# Start of DATA SUPPLIED

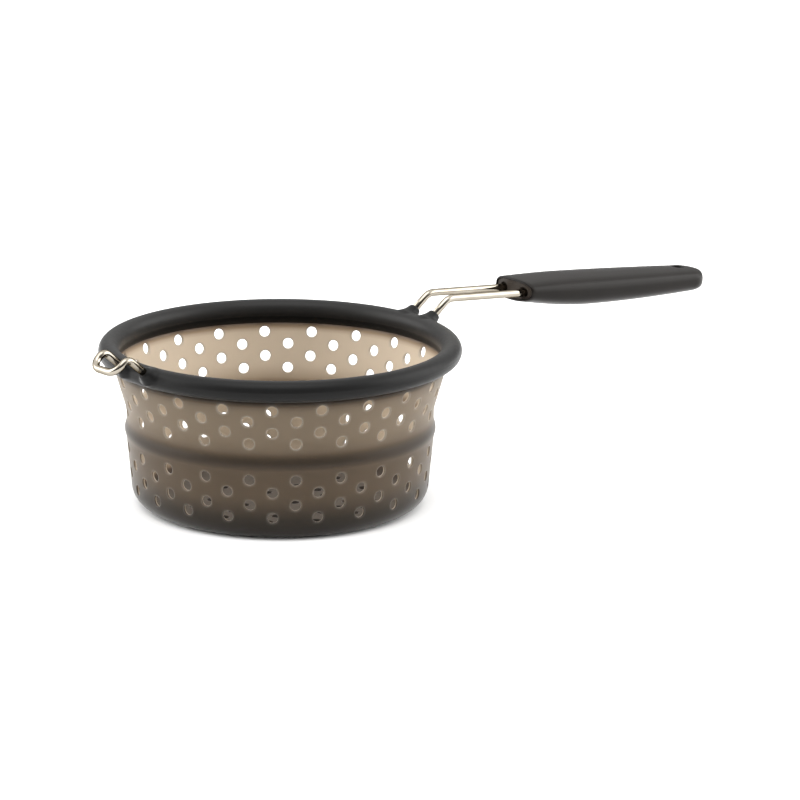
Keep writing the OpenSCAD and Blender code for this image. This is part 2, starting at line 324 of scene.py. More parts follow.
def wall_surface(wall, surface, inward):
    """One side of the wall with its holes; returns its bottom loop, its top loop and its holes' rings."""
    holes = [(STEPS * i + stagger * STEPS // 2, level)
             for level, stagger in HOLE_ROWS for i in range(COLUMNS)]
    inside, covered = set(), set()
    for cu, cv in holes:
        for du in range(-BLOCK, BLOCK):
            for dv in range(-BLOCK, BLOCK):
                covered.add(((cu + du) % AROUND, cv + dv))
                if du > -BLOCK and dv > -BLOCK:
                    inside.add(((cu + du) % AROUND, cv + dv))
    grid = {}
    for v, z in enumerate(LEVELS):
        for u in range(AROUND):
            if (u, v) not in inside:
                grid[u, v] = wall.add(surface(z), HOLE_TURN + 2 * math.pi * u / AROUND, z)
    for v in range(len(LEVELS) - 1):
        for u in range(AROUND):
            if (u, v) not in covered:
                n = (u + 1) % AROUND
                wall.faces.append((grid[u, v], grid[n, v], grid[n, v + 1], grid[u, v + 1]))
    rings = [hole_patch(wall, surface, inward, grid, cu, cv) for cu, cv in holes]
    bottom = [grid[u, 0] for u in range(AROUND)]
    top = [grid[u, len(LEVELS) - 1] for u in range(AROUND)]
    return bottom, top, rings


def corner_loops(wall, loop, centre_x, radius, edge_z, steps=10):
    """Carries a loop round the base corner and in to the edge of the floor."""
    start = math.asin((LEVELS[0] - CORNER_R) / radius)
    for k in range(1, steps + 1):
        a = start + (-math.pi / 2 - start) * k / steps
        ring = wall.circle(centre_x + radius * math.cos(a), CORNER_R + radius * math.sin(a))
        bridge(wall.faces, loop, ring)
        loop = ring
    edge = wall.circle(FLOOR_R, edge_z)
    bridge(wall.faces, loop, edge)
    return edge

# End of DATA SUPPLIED
# Start of DATA SUPPLIED

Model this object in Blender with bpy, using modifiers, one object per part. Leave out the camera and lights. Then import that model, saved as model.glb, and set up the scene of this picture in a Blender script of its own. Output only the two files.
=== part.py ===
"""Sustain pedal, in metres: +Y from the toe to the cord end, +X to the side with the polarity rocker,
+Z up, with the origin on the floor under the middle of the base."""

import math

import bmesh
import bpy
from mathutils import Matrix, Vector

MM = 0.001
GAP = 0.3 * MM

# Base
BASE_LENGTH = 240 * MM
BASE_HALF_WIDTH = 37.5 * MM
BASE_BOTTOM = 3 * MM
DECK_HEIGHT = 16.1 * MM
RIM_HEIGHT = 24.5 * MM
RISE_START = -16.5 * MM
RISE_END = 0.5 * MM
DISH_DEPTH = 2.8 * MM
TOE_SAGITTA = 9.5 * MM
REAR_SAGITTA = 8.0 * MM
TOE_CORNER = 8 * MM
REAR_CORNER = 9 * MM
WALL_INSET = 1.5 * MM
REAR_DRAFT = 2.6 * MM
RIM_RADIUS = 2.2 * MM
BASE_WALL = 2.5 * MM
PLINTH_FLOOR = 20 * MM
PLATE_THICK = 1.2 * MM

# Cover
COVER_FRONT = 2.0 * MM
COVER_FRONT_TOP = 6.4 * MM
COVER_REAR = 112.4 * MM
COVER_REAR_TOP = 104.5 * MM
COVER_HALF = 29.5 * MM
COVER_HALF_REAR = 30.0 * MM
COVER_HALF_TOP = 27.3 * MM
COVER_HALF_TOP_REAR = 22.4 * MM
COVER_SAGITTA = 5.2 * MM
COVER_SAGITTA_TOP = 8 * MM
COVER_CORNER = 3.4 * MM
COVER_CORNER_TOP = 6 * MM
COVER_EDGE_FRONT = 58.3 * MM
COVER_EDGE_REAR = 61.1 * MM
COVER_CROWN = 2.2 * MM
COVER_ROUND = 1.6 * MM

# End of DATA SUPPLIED
# Start of DATA SUPPLIED

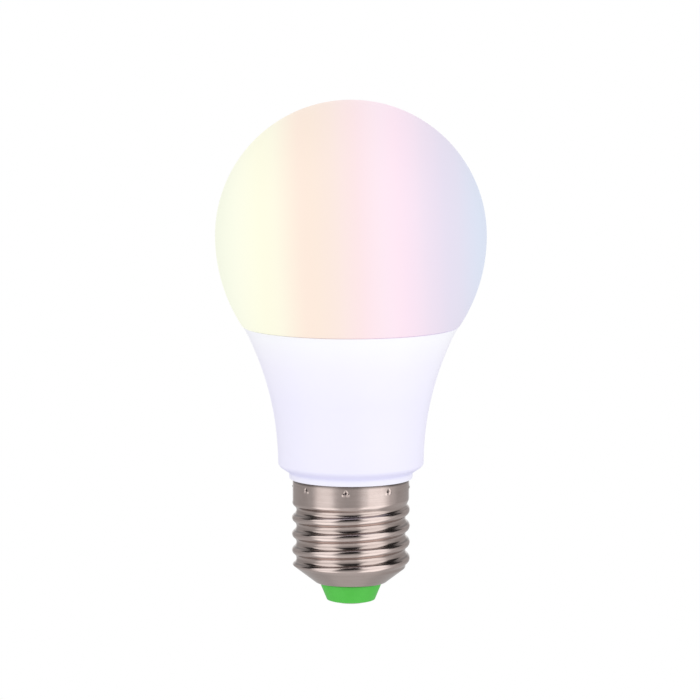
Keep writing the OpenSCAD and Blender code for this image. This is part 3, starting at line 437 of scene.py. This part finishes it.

# End of DATA SUPPLIED

Across the material above, how many lines include the string "with"? Only the number is wanted.

4